» **GIVEN INSTRUCTION**
Only the lines from the line with "parts = build()" through the line with "if empty is" should be copied, exactly as they appear, with both ends kept.

§

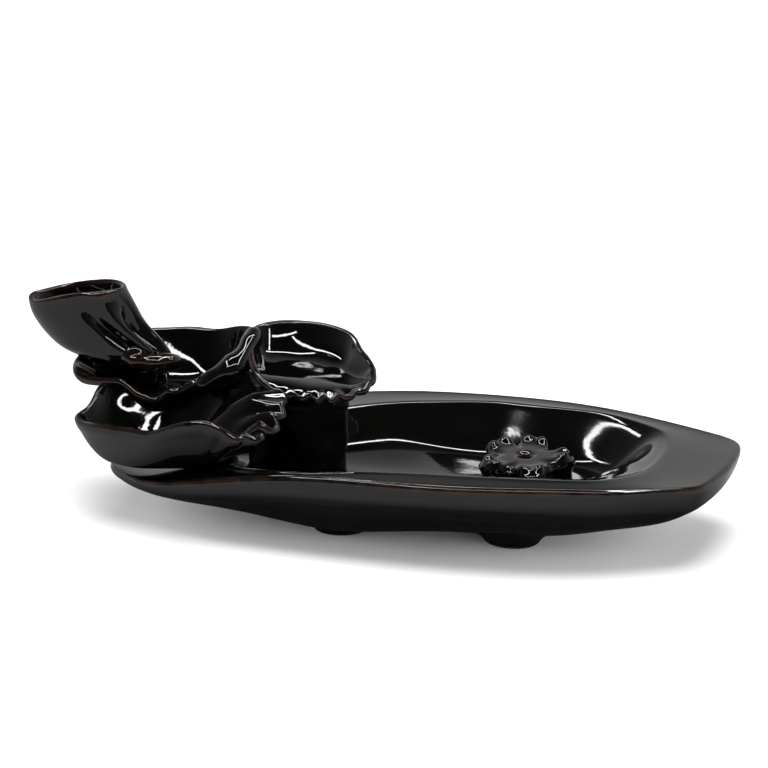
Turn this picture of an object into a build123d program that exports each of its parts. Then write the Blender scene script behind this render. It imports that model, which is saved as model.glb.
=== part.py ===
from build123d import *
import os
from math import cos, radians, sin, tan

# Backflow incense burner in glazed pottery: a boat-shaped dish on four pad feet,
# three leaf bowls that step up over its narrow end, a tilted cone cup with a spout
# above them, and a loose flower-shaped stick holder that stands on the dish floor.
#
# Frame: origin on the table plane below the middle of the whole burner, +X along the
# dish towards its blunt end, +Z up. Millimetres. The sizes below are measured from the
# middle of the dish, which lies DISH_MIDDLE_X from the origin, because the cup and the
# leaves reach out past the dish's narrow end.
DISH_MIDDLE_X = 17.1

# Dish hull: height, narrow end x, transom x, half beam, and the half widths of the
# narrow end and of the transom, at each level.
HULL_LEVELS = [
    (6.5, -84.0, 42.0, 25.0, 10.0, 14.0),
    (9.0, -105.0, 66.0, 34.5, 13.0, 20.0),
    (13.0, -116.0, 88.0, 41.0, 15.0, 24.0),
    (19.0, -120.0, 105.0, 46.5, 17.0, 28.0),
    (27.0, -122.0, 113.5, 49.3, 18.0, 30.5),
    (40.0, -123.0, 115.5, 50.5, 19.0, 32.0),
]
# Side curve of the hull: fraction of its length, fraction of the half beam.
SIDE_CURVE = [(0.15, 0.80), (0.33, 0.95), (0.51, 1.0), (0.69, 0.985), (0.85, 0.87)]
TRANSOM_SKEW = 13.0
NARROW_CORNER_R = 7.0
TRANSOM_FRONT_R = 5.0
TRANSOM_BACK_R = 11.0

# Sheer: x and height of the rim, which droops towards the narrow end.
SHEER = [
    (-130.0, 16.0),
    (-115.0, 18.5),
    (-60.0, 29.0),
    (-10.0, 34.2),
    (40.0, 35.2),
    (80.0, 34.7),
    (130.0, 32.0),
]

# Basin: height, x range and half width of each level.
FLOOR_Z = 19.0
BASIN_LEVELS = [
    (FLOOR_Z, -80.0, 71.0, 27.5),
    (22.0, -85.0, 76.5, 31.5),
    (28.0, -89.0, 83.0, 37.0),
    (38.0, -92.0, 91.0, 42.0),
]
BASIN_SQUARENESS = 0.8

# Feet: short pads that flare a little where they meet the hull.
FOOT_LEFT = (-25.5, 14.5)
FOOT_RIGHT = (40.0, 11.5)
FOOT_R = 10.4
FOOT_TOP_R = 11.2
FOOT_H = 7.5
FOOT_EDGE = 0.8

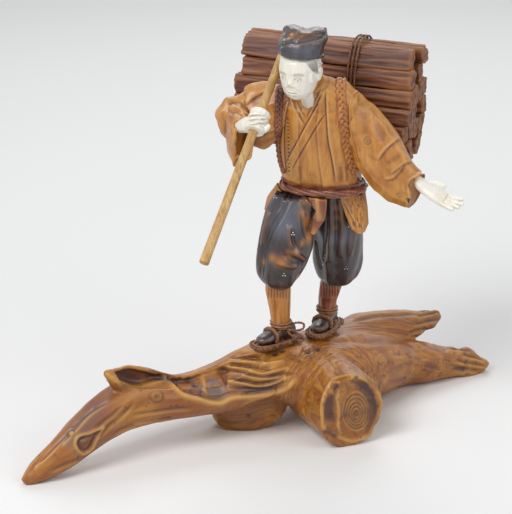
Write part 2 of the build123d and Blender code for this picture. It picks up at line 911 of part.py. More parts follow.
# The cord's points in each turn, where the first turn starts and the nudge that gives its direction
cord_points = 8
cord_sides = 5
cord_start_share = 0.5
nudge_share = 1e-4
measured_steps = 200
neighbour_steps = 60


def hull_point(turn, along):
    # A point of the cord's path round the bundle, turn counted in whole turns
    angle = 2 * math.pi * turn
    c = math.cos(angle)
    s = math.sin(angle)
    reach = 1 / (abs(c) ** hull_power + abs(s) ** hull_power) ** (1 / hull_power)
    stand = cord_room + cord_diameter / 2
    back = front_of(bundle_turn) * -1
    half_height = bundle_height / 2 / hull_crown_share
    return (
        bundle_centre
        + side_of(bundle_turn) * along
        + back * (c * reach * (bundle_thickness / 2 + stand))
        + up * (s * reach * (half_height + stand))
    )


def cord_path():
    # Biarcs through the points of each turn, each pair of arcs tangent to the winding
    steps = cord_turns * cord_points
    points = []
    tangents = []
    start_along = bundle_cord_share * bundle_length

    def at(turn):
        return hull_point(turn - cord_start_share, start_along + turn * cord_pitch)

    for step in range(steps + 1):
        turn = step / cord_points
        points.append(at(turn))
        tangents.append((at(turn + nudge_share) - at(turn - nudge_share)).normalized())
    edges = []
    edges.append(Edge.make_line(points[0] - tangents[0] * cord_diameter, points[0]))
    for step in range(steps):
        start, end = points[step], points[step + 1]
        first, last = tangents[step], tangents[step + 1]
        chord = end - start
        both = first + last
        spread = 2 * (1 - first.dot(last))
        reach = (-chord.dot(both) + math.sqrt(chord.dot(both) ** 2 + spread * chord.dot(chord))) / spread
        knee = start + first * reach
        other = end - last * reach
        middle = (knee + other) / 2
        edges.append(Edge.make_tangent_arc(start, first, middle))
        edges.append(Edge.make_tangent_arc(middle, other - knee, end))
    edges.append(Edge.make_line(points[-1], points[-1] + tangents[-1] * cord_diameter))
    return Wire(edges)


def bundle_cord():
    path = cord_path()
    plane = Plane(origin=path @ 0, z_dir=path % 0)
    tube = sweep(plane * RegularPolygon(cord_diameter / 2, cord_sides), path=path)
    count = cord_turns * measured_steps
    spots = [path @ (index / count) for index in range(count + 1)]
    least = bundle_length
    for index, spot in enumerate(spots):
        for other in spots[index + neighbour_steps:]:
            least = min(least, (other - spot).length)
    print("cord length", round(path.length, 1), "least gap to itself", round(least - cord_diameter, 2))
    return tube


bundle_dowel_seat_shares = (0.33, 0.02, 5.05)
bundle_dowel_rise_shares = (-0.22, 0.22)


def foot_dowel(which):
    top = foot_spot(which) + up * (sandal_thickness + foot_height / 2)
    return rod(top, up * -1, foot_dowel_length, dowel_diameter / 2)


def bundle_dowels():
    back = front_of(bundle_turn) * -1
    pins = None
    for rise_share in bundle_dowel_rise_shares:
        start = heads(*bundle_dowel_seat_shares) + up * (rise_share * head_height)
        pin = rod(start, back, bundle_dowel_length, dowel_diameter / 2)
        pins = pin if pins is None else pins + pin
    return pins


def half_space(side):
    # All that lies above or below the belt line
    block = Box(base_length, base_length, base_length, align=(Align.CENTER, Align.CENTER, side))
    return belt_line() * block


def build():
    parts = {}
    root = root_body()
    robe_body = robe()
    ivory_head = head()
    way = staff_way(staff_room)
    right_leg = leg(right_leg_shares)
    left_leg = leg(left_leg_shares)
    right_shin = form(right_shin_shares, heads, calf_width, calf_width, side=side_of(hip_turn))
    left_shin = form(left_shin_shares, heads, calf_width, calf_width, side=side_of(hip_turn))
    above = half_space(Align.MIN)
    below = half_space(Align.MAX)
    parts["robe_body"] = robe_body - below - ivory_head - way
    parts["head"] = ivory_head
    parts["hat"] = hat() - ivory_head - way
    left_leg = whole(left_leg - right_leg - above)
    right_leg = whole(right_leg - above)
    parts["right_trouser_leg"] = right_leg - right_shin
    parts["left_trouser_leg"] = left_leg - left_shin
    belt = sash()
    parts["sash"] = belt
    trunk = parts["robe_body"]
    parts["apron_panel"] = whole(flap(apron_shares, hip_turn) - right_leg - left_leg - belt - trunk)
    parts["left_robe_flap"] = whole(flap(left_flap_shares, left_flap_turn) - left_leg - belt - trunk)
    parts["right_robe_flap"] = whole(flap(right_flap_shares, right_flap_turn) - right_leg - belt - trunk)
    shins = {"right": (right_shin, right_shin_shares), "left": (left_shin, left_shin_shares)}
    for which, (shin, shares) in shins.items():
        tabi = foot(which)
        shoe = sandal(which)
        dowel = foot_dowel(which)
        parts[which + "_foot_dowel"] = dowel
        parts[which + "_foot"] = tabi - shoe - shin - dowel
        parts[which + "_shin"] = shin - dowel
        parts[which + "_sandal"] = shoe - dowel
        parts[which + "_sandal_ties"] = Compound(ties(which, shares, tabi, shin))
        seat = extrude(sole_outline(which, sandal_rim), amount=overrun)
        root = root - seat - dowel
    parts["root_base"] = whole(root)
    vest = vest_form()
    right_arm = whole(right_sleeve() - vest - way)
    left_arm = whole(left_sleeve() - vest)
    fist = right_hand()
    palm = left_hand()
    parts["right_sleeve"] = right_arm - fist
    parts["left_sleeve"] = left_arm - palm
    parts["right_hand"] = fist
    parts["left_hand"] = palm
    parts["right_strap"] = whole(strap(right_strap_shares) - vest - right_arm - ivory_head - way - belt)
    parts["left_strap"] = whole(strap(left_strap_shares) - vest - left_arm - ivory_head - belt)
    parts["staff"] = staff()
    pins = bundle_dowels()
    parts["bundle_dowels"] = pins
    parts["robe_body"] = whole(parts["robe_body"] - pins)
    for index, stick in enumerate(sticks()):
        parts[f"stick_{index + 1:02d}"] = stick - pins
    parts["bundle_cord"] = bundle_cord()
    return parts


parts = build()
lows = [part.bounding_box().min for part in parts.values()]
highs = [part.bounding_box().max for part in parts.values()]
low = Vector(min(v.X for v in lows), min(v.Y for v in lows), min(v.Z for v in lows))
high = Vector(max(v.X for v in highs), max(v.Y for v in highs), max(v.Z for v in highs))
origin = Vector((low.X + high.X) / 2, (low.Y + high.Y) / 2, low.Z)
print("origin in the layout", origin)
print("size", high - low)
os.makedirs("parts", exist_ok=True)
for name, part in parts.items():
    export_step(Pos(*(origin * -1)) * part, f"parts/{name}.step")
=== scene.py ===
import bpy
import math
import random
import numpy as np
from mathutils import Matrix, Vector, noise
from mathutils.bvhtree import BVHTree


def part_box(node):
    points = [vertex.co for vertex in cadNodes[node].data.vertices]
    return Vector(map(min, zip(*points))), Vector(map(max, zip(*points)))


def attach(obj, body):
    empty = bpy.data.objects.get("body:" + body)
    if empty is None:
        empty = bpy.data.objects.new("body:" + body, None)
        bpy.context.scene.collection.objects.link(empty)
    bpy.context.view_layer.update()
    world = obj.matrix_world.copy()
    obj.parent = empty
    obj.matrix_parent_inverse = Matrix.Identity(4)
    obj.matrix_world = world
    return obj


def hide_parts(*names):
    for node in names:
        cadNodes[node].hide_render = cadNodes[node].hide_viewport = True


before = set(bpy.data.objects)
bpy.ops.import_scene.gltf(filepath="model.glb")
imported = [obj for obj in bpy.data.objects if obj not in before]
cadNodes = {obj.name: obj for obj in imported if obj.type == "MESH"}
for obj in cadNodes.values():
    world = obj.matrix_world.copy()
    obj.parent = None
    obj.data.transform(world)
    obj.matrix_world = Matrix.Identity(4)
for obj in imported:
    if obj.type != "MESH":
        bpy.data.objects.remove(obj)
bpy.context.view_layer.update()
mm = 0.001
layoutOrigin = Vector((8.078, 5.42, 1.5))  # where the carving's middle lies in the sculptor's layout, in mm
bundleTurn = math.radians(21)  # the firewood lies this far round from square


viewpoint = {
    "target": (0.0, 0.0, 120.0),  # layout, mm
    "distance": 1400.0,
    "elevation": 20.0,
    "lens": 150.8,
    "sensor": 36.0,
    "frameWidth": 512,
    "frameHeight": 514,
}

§

» **REPLY**
parts = build()
lows = [part.bounding_box().min for part in parts.values()]
highs = [part.bounding_box().max for part in parts.values()]
low = Vector(min(v.X for v in lows), min(v.Y for v in lows), min(v.Z for v in lows))
high = Vector(max(v.X for v in highs), max(v.Y for v in highs), max(v.Z for v in highs))
origin = Vector((low.X + high.X) / 2, (low.Y + high.Y) / 2, low.Z)
print("origin in the layout", origin)
print("size", high - low)
os.makedirs("parts", exist_ok=True)
for name, part in parts.items():
    export_step(Pos(*(origin * -1)) * part, f"parts/{name}.step")
=== scene.py ===
import bpy
import math
import random
import numpy as np
from mathutils import Matrix, Vector, noise
from mathutils.bvhtree import BVHTree


def part_box(node):
    points = [vertex.co for vertex in cadNodes[node].data.vertices]
    return Vector(map(min, zip(*points))), Vector(map(max, zip(*points)))


def attach(obj, body):
    empty = bpy.data.objects.get("body:" + body)
    if empty is None:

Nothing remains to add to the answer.